First, I have to put you in context. I am a cyclist and I have been competing for a long time all around Spain, and also I have been in some international races. Last summer, I had the opportunity to sign for a professional Canadian team to race with them. The main thing about this story is that, in order to be able to have a Canadian licence and be part of the team, I had the obligation to do the “Safe Sport Training” program. This program was created by the Coaching Association of Canada to promote physical, psychological, and social health, in line with the Universal Code of Conduct to Prevent and Address Maltreatment in Sport.

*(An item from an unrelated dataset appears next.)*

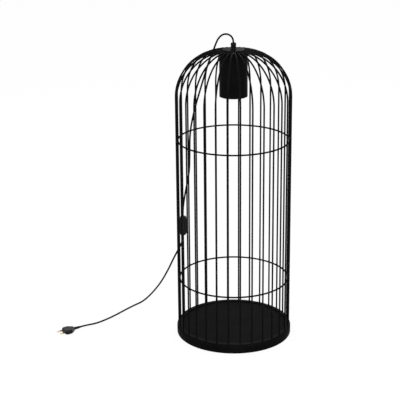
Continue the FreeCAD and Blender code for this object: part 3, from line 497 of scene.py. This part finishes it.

This training is mandatory for all Sport Canada-funded organizations since 2020, and have to take this training everyone involved in sport including decision-makers (Senior staff, High-performance directors, Case managers, Adjudicators, Investigators, Operational board members), people with direct athlete contact (National team athletes, parents of junior athletes, Coaches, High-performance staff, National Training Centre, Nationally appointed coach developers, integrated support team personnel [mental, strength and conditioning, nutrition, physio, massages, etc.], Contractors, Officials), and people with no direct athlete contact (Organizing committee members, Administration/finance staff, Governance committee members, Judicial boards, Governance board members, Event volunteers, Office staff).


The training can be done in English or French, the official languages of Canada, and it focuses on acknowledgement, awareness and action of all the possible ways of maltreatment in sport. The 90-minute training includes videos and presentations of theoretical and practical cases of maltreatment in sport, like bullying, abuse of power, sexism or racism, explaining the concepts, how to detect them and how to act against them. It also asks some questions at the end of every topic that must be answered right in order to continue and complete the training to make sure the user has understood everything.


I believe this program is a very good example of prevention of bullying and other types of aggression in the world of sport, and I think it is a great idea to implement it to everyone involved in it, not just the athletes. This way it takes care of the environment and all the people inside the teams and competitions can detect maltreatment and take actions if needed. I have never seen anything similar in Spain and I don’t know about other countries, but I would recommend to every sport federation of any nation to implement a program like this.